LordofHats wrote:Back in my day we didn't have any fancy analog sticks! We had the d-pad and only two buttons!
You had a d-pad? Oh thats privilege that is!
This is all we got.
http://www.dltk-kids.com/world/japan/mfortune-teller.htm
Then we got this
http://en.wikipedia.org/wiki/Atari_2600
I say we - my cousins did. I got a third party rip off...
When I'd got to school, we were introduced to the BBC Micro.
http://en.wikipedia.org/wiki/Bbc_micro
All 32k of processing glory! There are watches more powerful than that.
When you consider 1Mb = 1028k or somthing like that....and now we're on terabytes.
But we still mocked the acorn electrons!
They only had the same power as us but they were slower!
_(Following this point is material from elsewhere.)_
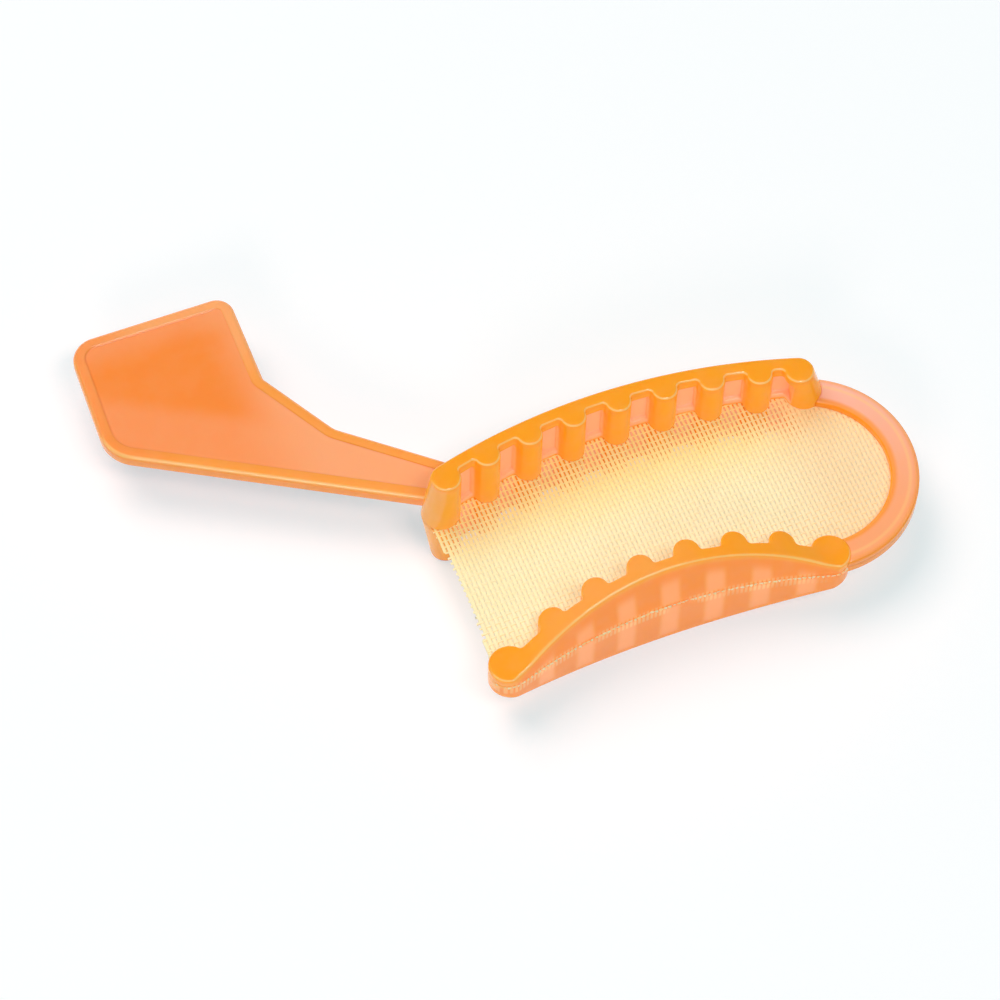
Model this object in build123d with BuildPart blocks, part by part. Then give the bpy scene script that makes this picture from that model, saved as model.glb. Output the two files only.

http://en.wikipedia.org/wiki/Acorn_Electron
We hid from the BBC Masters (48k) and amstrads and spectrums as they laughed at us and mocked us unmercifully.
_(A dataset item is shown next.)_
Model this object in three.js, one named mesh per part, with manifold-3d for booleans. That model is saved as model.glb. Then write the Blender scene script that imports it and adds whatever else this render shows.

Then I eventually got a NES and life became better.
Then my $&&^*%^ parents bought this!
http://en.wikipedia.org/wiki/Acorn_Archimedes
We had the A3020. It was as good as the atari ste and the amiga 500 but
IT HAD ALMOST NO GAMES!
Educational = AAARGH!
We had chocks away, stunt racer and starfighter 3000.
Everyone else had Street fighter 2 TURBO and Mortal Kombat and many more besides.
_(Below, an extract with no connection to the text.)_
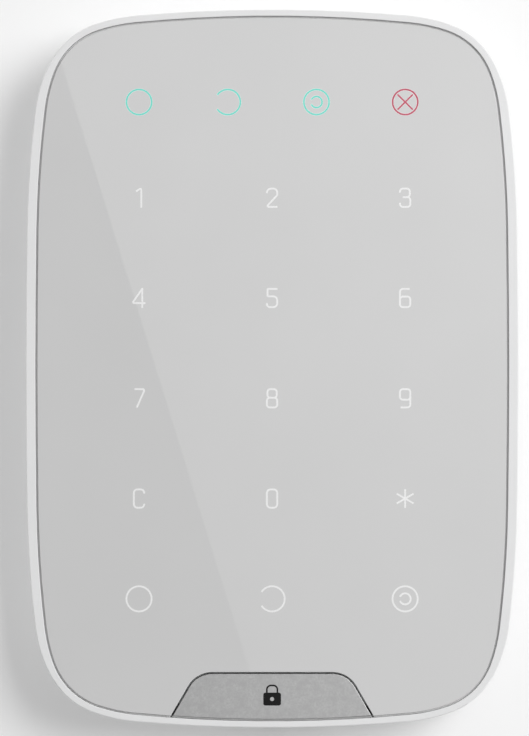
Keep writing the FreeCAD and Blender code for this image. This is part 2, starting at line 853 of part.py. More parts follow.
def mark_solid(faces, x, z):
    """Raises flat faces into one mark of full thickness, flush with the panel's front at x and z."""
    thick = SIZES["mark_thick"]
    spot = Vector(x, thick - SIZES["panel_front"], z)
    turn = FreeCAD.Placement(spot, FreeCAD.Rotation(Vector(1, 0, 0), 90))
    shape = faces[0].extrude(Vector(0, 0, thick))
    if len(faces) > 1:
        shape = shape.fuse([face.extrude(Vector(0, 0, thick)) for face in faces[1:]]).removeSplitter()
    shape.Placement = turn
    return shape


# half width and half height of a figure's centre line, and of the narrower upper bowl of 3 and 8
FIGURE_X = 1.08
FIGURE_Z = 1.91
BOWL_X = 0.98
WAIST_Z = 0.12
WIDE = 0.85
ROUND = 0.62
SHARP = 0.2
SPOKE_X = 1.72
SPOKE_Z = 0.99
STEM_END = 2.05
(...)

That was it. We didn't get a
pc till about 1998, (6yrs or so of only educational computer time) I finally got a job then and could buy my own, but the kids today have no idea how good they've got it...
We used to play with actual toys when I was a kid as there was nothing else to do. Now, if a kid isn't playing skylanders on a wii from the womb, he's born behind the curve.
/rant
I was 21 before I had a mobile phone too.
But yeah, games keep you thinking and now they can help keep you active - My great aunt is in her 80's and isn't very mobile. Still thrashes me on wii bowling though.
My dad (in his 70's) can write code/entire games in basic. He used to love the type in games you got from magazines - literally typed in - they had a page with the code on, you input it and then recorded it to a cassette.
I completely agree with playability being the most important factor in a game - rather than graphics. I spent hours on Chuckie Egg as a kid. It looks awful now, but I had so much more fun with that than Resistance 2 on the PS3.